Hernán Ronsino
Una música
Sexto Piso
184 páginas
¿En qué consiste escribir contra el sistema? Hernán Ronsino es una buena respuesta a esa pregunta. Escribir contra el sistema es, sin duda, sacar del centro la casi siempre tediosa e inconcluyente pregunta «¿Quién soy?» que impone la literatura autoficcional, para sustituirla por otra más grave, más periférica o más política: «¿Quién era él o ella», «¿Qué es esto?», «¿Qué significa este paisaje, esta música que existían antes de que yo los encontrara y que seguirán existiendo cuando yo me aleje de ellos?». Las preguntas y la escritura de Ronsino son también antisistema porque hacen exactamente lo contrario de las redes: dar por descontado la insignificancia de quien escribe para centrarse en lo que le concierne. Son antisistema porque atacan la concepción del tiempo en la que respiramos, comemos, dormimos y, sobre todo, comerciamos con nuestra imagen y nuestra biografía y nos impone un tiempo en el que lo humano deja de ser el centro y es ocupado por el paisaje y por lo político.
La trama central de Una música es bastante clásica en términos de psicologismo realista: Juan Sebastián Lebonté, un pianista célebre, recibe en mitad de una gira la noticia de la muerte de su padre, y cuando regresa a su país (Argentina), la noticia de la herencia de un pequeño terreno en Paso del Rey, en el conurbano bonaerense. Lo que encuentra al llegar es un paraje que lleva décadas ocupado por otra gente. Un campo pobre, cubierto de matojos, cruzado por una vía de tren que llega de la ciudad. A partir de ese punto el viaje identitario de Lebonté se divide en dos caminos: los gestos que tiene que hacer para sobrevivir en esa comunidad que le acoge (Lebonté tiene que cambiar su nombre, aprender a ser albañil, carpintero, entrar en otro sistema. «No sé por qué lo hago», dice, «pero persisto con voluntad») y la exploración interna y de la memoria que hace de la figura del padre recientemente fallecido y su obsesión patológica con un músico (Bill Turner) y un disco en particular (Hudson), una obsesión que se sitúa en la base de la presión que ejerció sobre su hijo para convertirse en pianista. Lebonté, al fin, es como muchas personas, un hueco conformado entre dos presiones, una social que hace de él lo que necesita, y un padre que lo modela para satisfacer una obsesión privada. Pero la marca de la casa de Ronsino no es solo ese pesimismo más o menos determinista en el que se componen casi todas las identidades humanas, sino la forma en la que esa «tristeza» queda suavizada por un paisaje que nos restaura, una naturaleza que es más grande que nosotros y cuya belleza es fácil que pase desapercibida. En los libros de Ronsino hay siempre dos placas tectonicas que colisionan, y se mueven a velocidades distintas: lo humano y lo natural. Hudson, el disco de Bill Turner, es precisamente la manifestación de esa gracia restauradora, de ese poder chamánico de la música y Paso del Rey esa orilla de lo industrial contaminada, fabril, como un resto desacoplado entre la gran urbe y el comienzo inminente del campo, un paisaje en tránsito, igual que su protagonista. Están los pájaros, está el paisaje, hay un lago, un bote, hay incluso un renacer, solo que atravesado por la falta de trabajo, por el eco de la violencia de los años setenta, por unos sindicatos que no defienden ya a nadie; una bucólica industrial.

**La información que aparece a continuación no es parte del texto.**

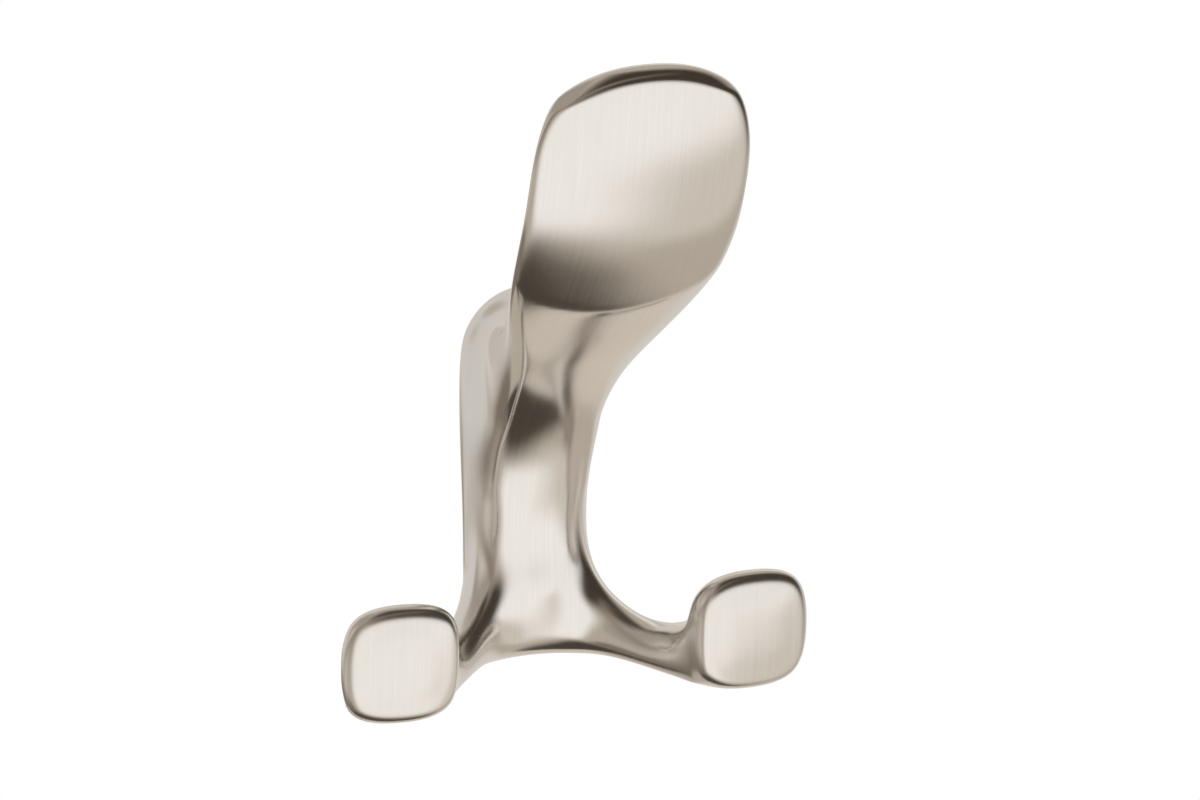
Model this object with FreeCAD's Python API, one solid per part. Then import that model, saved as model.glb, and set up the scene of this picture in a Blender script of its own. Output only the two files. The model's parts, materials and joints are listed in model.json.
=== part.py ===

La escritura de Ronsino es también antisistema por un último elemento clave: su velocidad. En contraposición a un modelo de literatura espídica que trata de imitar un lenguaje audiovisual que siempre le ganará la mano, Ronsino opta por ralentizar todavía un poco más lo literario, por redoblar la apuesta. El resultado es una literatura ambiental, Faulkneriana, que le ha llevado a situarse en lo mejor de su estilo y a ganar recientemente el premio al mejor libro del año para la crítica en la Feria del Libro de Buenos Aires. Un gran autor, en definitiva, en plenitud de sus capacidades.